Frequently Asked Questions

When will Rapidus start making 2nm chips?

Rapidus is targeting the start of 2nm mass production in fiscal year 2027, which runs from April 2027 to March 2028. The company is currently in the pilot-production phase at its IIM-1 foundry in Chitose, Hokkaido, where it has already produced working 2nm gate-all-around transistor prototypes and released its Process Design Kit to attract customers.

What is the golden share Japan holds in Rapidus?

A golden share is a special class of share that grants its holder veto power over major corporate decisions, regardless of how small the overall ownership stake is. Japan's government acquired a golden share in Rapidus as part of its February 2026 equity investment, giving METI the ability to block strategic decisions — such as a sale of the company or a change in its core mission — while allowing Rapidus to operate as a nominally private enterprise day to day.

Will Rapidus succeed in making 2nm chips by 2027?

Industry analysts are skeptical. Semiecosystem analyst Mark LaPedus estimated in April 2026 a 5 percent probability of high-volume production by 2027, with a 65 to 70 percent chance the company is still in R&D at that point. Rapidus has no prior track record in advanced chip manufacturing, and the funding committed remains below independent estimates of what full-scale production requires.

How does gate-all-around technology differ from previous chip designs?
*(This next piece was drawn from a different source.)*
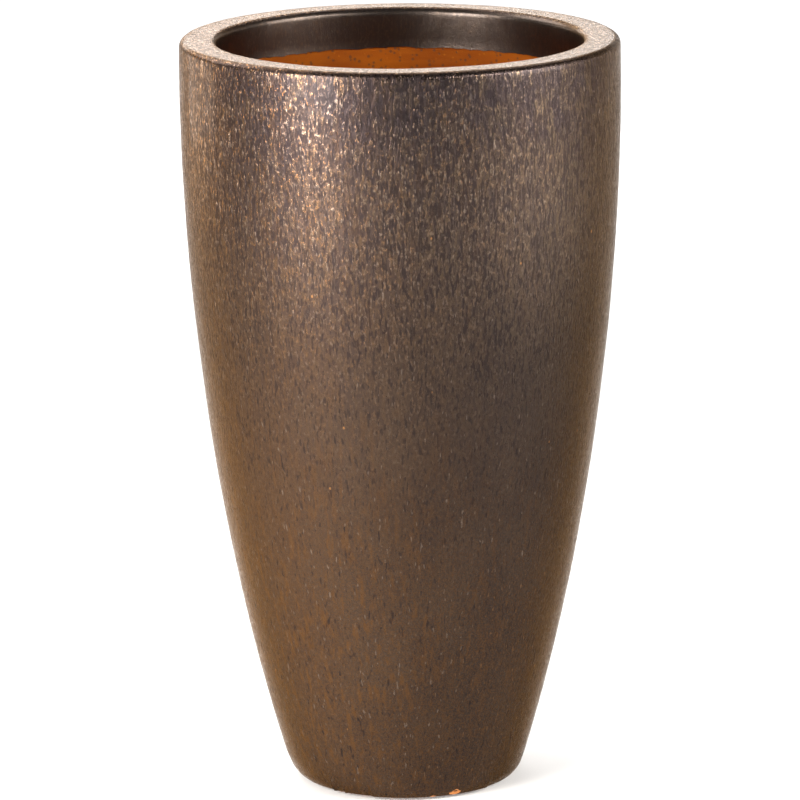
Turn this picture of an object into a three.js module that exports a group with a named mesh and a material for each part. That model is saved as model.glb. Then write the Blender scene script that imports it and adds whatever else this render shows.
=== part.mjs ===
// A tall glazed terracotta planter, in millimetres, +Z up, standing on Z = 0 with its axis on Z.
//
// It is built as the real one is: a clay floor slab with a drain hole, a tall clay wall luted
// onto the slab's edge, one coat of fired glaze over the outside, the rim and a band inside the
// mouth, and a rubber stopper that drops into the drain hole from inside.
import * as THREE from 'three';

// ---- Driving dimensions -------------------------------------------------------------------

const HEIGHT = 700;

// The outside of the finished pot is one smooth curve, given as (radius, height) handles.
const FOOT_RADIUS = 106; // where the wall's line would meet the ground, before the foot is rounded
const HIP = { radius: 172, height: 205 }; // handle that opens the foot into the body
const SHOULDER = { radius: 208, height: 479 }; // handle that turns the body upright
const RIM_RADIUS = 203;

const FOOT_ROUNDING = 16; // radius of the rounded lower edge
const RIM_ROUNDING = 7; // radius of the rim's two rounded edges
const RIM_INNER_RADIUS = 168; // finished radius of the mouth

const GLAZE = 1.2; // thickness of the fired coat
const JOINT_GAP = 0.3; // clearance between touching solids
const GLAZE_FOOT_HEIGHT = 3; // the coat stops this far above the ground
const GLAZE_BAND_DEPTH = 38; // how far the coat goes down inside the mouth

const WALL = 22; // clay thickness of the body, measured level
const WALL_THINS_OVER = 170; // height over which the thicker rim eases into the body

const FLOOR_TOP = 28; // top of the slab, and the bottom of the planting space
const FOOT_RING_INNER_RADIUS = 66;
const RECESS = 3; // depth of the shallow recess inside the foot ring
const RECESS_SLOPE = 3; // level run of the recess's sloping edge
const DRAIN_RADIUS = 16;

const STOPPER_BOTTOM = 12; // height of the stopper's lower end when it is seated
const SHANK_RADIUS = { bottom: 13.5, top: 15.5 };
const SHANK_CHAMFER = 1.5;
const FLANGE = { radius: 24, thickness: 4, rounding: 1.6 };
const GRIP = { neckRadius: 5.5, radius: 9, height: 23 };

// ---- Resolution ---------------------------------------------------------------------------

const POT_SEGMENTS = 60; // facets round the pot, the same on every layer so that they nest
const STOPPER_SEGMENTS = 40;
const WALL_STEPS = 14;
const ARC_STEPS = 4;
const HALVINGS = 40; // steps that find the wall curve's parameter at a height

// ---- Profiles, as THREE.Vector2(radius, height) ---------------------------------------------

const wallCurve = new THREE.CubicBezierCurve(
  new THREE.Vector2(FOOT_RADIUS, 0),
  new THREE.Vector2(HIP.radius, HIP.height),
  new THREE.Vector2(SHOULDER.radius, SHOULDER.height),
  new THREE.Vector2(RIM_RADIUS, HEIGHT),
);

/** The curve's parameter at a height, by halving, since the curve only ever rises. */
function parameterAt(height) {
  let low = 0;
  let high = 1;
  for (let i = 0; i < HALVINGS; i++) {
    const middle = (low + high) / 2;
    if (wallCurve.getPoint(middle).y < height) low = middle;
    else high = middle;
  }
  return (low + high) / 2;
}

/** Finished outside radius at a height, before the foot and rim are rounded. */
const outerRadius = (height) => wallCurve.getPoint(parameterAt(height)).x;

/** Points of an arc about a centre, both ends included. Angles are in radians from +radius. */
function arc(centre, radius, from, to, steps = ARC_STEPS) {
  return Array.from({ length: steps + 1 }, (_, i) => {
    const angle = from + ((to - from) * i) / steps;
    return new THREE.Vector2(Math.cos(angle), Math.sin(angle)).multiplyScalar(radius).add(centre);
  });
}

/** Points of the wall curve between two heights, both ends left out. */
function wallBetween(bottom, top, steps = WALL_STEPS) {
  const [from, to] = [parameterAt(bottom), parameterAt(top)];
  const parameters = Array.from({ length: steps - 1 }, (_, i) => from + ((to - from) * (i + 1)) / steps);
  return parameters.map((parameter) => wallCurve.getPoint(parameter));
}

/** The rounded foot: from the ground to where the arc runs into the wall. */
function footArc() {
  const lean = Math.atan2(HIP.radius - FOOT_RADIUS, HIP.height); // the wall's angle from upright
  const turn = Math.PI / 2 - lean;
  const flat = FOOT_RADIUS - FOOT_ROUNDING * Math.tan(turn / 2);
  return arc(new THREE.Vector2(flat, FOOT_ROUNDING), FOOT_ROUNDING, -Math.PI / 2, -lean, 2 * ARC_STEPS);
}

/** The finished outline from the ground, up the outside, over the rim and down to the band's end. */
function finishedOutline() {
  const foot = footArc();
  const shoulderHeight = HEIGHT - RIM_ROUNDING;
  const outerCentre = new THREE.Vector2(outerRadius(shoulderHeight) - RIM_ROUNDING, shoulderHeight);
  const innerCentre = new THREE.Vector2(RIM_INNER_RADIUS + RIM_ROUNDING, shoulderHeight);
  return [
    ...foot,
    ...wallBetween(foot.at(-1).y, shoulderHeight),
    ...arc(outerCentre, RIM_ROUNDING, 0, Math.PI / 2),
    ...arc(innerCentre, RIM_ROUNDING, Math.PI / 2, Math.PI),
    new THREE.Vector2(RIM_INNER_RADIUS, HEIGHT - GLAZE_BAND_DEPTH),
  ];
}

/** The same outline, sunk into the pot by a depth along each point's normal. */
function sunk(outline, depth) {
  return outline.map((point, i) => {
    const ahead = outline[Math.min(i + 1, outline.length - 1)];
    const behind = outline[Math.max(i - 1, 0)];
    const along = ahead.clone().sub(behind).normalize();
    return new THREE.Vector2(point.x - along.y * depth, point.y + along.x * depth);
  });
}

/** The outline's part above a height on its way up, starting exactly at that height. */
function fromHeight(outline, height) {
  const first = outline.findIndex((point) => point.y > height);
  const [below, above] = [outline[first - 1], outline[first]];
  const start = below.clone().lerp(above, (height - below.y) / (above.y - below.y));
  return [start, ...outline.slice(first)];
}

const closed = (profile) => [...profile, profile[0].clone()];

/** A round solid: a profile in (radius, height), turned about Z. */
function turned(name, profile, segments, material) {
  const geometry = new THREE.LatheGeometry(profile, segments);
  geometry.rotateX(Math.PI / 2);
  const mesh = new THREE.Mesh(geometry, material);
  mesh.name = name;
  return mesh;
}

// ---- Materials ------------------------------------------------------------------------------

const firedClay = new THREE.MeshStandardMaterial({ color: 0xa55a26, roughness: 0.9, metalness: 0 });
const slabClay = new THREE.MeshStandardMaterial({ color: 0x9c5324, roughness: 0.9, metalness: 0 });
const bronzeGlaze = new THREE.MeshStandardMaterial({ color: 0x5a4638, roughness: 0.34, metalness: 0.7 });
const blackRubber = new THREE.MeshStandardMaterial({ color: 0x202022, roughness: 0.75, metalness: 0 });

// ---- Pieces ---------------------------------------------------------------------------------

const outline = finishedOutline();
const clayOutline = sunk(outline, GLAZE + JOINT_GAP);

/** The slab: foot ring, recess, drain hole and the rounded edge that the wall stands on. */
function clayFloor() {
  const rim = clayOutline.findIndex((point) => point.y > FLOOR_TOP);
  const [below, above] = [clayOutline[rim - 1], clayOutline[rim]];
  const topEdge = below.clone().lerp(above, (FLOOR_TOP - below.y) / (above.y - below.y));
  const edge = clayOutline.slice(1, rim).filter((point) => point.y > 0);
  const ringEdge = outline[0].x;
  return turned(
    'clay_floor',
    closed([
      new THREE.Vector2(DRAIN_RADIUS, RECESS),
      new THREE.Vector2(FOOT_RING_INNER_RADIUS - RECESS_SLOPE, RECESS),
      new THREE.Vector2(FOOT_RING_INNER_RADIUS, 0),
      new THREE.Vector2(ringEdge, 0),
      ...edge,
      topEdge,
      new THREE.Vector2(DRAIN_RADIUS, FLOOR_TOP),
    ]),
    POT_SEGMENTS,
    slabClay,
  );
}

/** The wall, from the joint on the slab to the rim, with its mouth thicker than its body. */
function clayWall() {
  const outside = fromHeight(clayOutline, FLOOR_TOP + JOINT_GAP);
  const bandEnd = outside.at(-1);
  const rimWall = outerRadius(bandEnd.y) - bandEnd.x;
  const inside = Array.from({ length: WALL_STEPS }, (_, i) => {
    const height = THREE.MathUtils.lerp(bandEnd.y, FLOOR_TOP + JOINT_GAP, (i + 1) / WALL_STEPS);
    const ease = THREE.MathUtils.smoothstep(height, bandEnd.y - WALL_THINS_OVER, bandEnd.y);
    return new THREE.Vector2(outerRadius(height) - THREE.MathUtils.lerp(WALL, rimWall, ease), height);
  });
  return turned('clay_wall', closed([...outside, ...inside]), POT_SEGMENTS, firedClay);
}

/** The coat of glaze: the finished outline and the same line one coat deeper. */
function glazeCoat() {
  const face = fromHeight(outline, GLAZE_FOOT_HEIGHT);
  const back = fromHeight(sunk(outline, GLAZE), GLAZE_FOOT_HEIGHT).reverse();
  return turned('glaze_coat', closed([...face, ...back]), POT_SEGMENTS, bronzeGlaze);
}

/** The rubber stopper: tapered shank, flange that seats on the slab, and a rounded grip. */
function drainStopper() {
  const seat = FLOOR_TOP + JOINT_GAP;
  const flangeTop = seat + FLANGE.thickness;
  const flangeCentre = new THREE.Vector2(FLANGE.radius - FLANGE.rounding, flangeTop - FLANGE.rounding);
  const gripCentre = new THREE.Vector2(0, flangeTop + GRIP.height - GRIP.radius);
  const neckAngle = Math.acos(GRIP.neckRadius / GRIP.radius);
  return turned(
    'drain_stopper',
    [
      new THREE.Vector2(0, STOPPER_BOTTOM),
      new THREE.Vector2(SHANK_RADIUS.bottom - SHANK_CHAMFER, STOPPER_BOTTOM),
      new THREE.Vector2(SHANK_RADIUS.bottom, STOPPER_BOTTOM + SHANK_CHAMFER),
      new THREE.Vector2(SHANK_RADIUS.top, seat),
      new THREE.Vector2(FLANGE.radius, seat),
      ...arc(flangeCentre, FLANGE.rounding, 0, Math.PI / 2),
      new THREE.Vector2(GRIP.neckRadius, flangeTop),
      ...arc(gripCentre, GRIP.radius, -neckAngle, Math.PI / 2, 2 * ARC_STEPS).slice(0, -1),
      new THREE.Vector2(0, gripCentre.y + GRIP.radius),
    ],
    STOPPER_SEGMENTS,
    blackRubber,
  );
}

const planter = new THREE.Group();
planter.add(clayFloor(), clayWall(), glazeCoat(), drainStopper());

export default planter;
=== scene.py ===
"""A tall glazed terracotta planter: its visual model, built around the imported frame.

Everything is in metres, +Z up, with the pot's axis on Z and its foot on Z = 0. The shapes are
turned from the outlines of the frame's own solids, at a finer step, and then worked as the
potter's hands and the kiln leave them.
"""

import functools
import logging
import math
from dataclasses import dataclass, field
from enum import Enum
from typing import Any, Iterable, Sequence

import bpy
import numpy as np
from mathutils import Matrix, Vector


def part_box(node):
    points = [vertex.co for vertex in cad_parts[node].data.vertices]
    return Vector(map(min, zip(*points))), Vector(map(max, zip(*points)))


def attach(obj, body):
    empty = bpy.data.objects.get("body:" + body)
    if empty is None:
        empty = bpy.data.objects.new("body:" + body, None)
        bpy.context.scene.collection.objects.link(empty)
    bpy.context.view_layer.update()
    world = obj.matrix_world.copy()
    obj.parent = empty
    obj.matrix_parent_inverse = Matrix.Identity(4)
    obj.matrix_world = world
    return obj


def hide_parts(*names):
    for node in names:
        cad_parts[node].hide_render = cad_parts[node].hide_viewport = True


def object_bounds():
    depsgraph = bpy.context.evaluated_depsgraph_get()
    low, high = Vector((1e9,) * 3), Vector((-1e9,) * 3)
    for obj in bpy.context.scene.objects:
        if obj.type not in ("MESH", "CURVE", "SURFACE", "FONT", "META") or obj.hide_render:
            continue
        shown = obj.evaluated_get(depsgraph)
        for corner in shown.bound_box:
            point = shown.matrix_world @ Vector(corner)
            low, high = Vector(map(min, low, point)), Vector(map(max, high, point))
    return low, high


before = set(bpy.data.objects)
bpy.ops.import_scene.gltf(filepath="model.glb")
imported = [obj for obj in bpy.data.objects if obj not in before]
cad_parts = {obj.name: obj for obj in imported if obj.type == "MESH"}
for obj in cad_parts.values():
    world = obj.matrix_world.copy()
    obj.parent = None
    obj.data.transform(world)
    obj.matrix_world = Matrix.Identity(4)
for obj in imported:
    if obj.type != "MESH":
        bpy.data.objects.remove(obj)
CAD_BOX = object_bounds()
HEIGHT = CAD_BOX[1][2] - CAD_BOX[0][2]

MM = 0.001

Point = tuple[float, float]  # (radius, height)
Colour = tuple[float, float, float]
log = logging.getLogger("planter")


# ---- Shader maths ---------------------------------------------------------------------------


class Signal:
    """An output socket on a board, on which arithmetic adds Math nodes."""

    def __init__(self, board: "Board", socket: bpy.types.NodeSocket) -> None:
        """Keep the socket and the board that it stands on.

        Args:
            board: the node tree's wrapper.
            socket: the output that carries the value.
        """
        self.board = board
        self.socket = socket

    def _math(self, operation: str, *operands: "Signal | float") -> "Signal":
        """One Math node on the operands, in their order.

        Args:
            operation: the node's operation.
            operands: up to three values or signals.

        Returns:
            The node's result.
        """
        node = self.board.add("ShaderNodeMath", {"operation": operation}, dict(enumerate(operands)))
        return self.board.out(node, "Value")

    def __add__(self, other: "Signal | float") -> "Signal":
        """The sum."""
        return self._math("ADD", self, other)

    def __radd__(self, other: float) -> "Signal":
        """The sum, with the number first."""
        return self._math("ADD", other, self)

    def __sub__(self, other: "Signal | float") -> "Signal":
        """The difference."""
        return self._math("SUBTRACT", self, other)

    def __rsub__(self, other: float) -> "Signal":
        """The difference, with the number first."""
        return self._math("SUBTRACT", other, self)

    def __mul__(self, other: "Signal | float") -> "Signal":
        """The product."""
        return self._math("MULTIPLY", self, other)

    def __rmul__(self, other: float) -> "Signal":
        """The product, with the number first."""
        return self._math("MULTIPLY", other, self)

    def larger(self, other: "Signal | float") -> "Signal":
        """The larger of the two."""
        return self._math("MAXIMUM", self, other)

    def step(self, low: float, high: float) -> "Signal":
        """A smooth step from 0 at low to 1 at high, or down from 1 where low is above high.

        Args:
            low: the value that gives 0.
            high: the value that gives 1.

        Returns:
            The eased value, held between 0 and 1.
        """
        settings = {"interpolation_type": "SMOOTHSTEP"}
        if low < high:
            limits = {"Value": self, "From Min": low, "From Max": high}
            return self.board.out(self.board.add("ShaderNodeMapRange", settings, limits), "Result")
        limits = {"Value": self, "From Min": high, "From Max": low, "To Min": 1.0, "To Max": 0.0}
        return self.board.out(self.board.add("ShaderNodeMapRange", settings, limits), "Result")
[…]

Gate-all-around (GAA) transistors surround the current-carrying channel on all four sides with the gate electrode, rather than on three sides as in the FinFET architecture that dominated chips down to the 3nm generation. The extra contact improves electrostatic control, reduces current leakage at very small dimensions, and enables higher transistor density — properties that make GAA the foundational architecture for 2nm and smaller process nodes.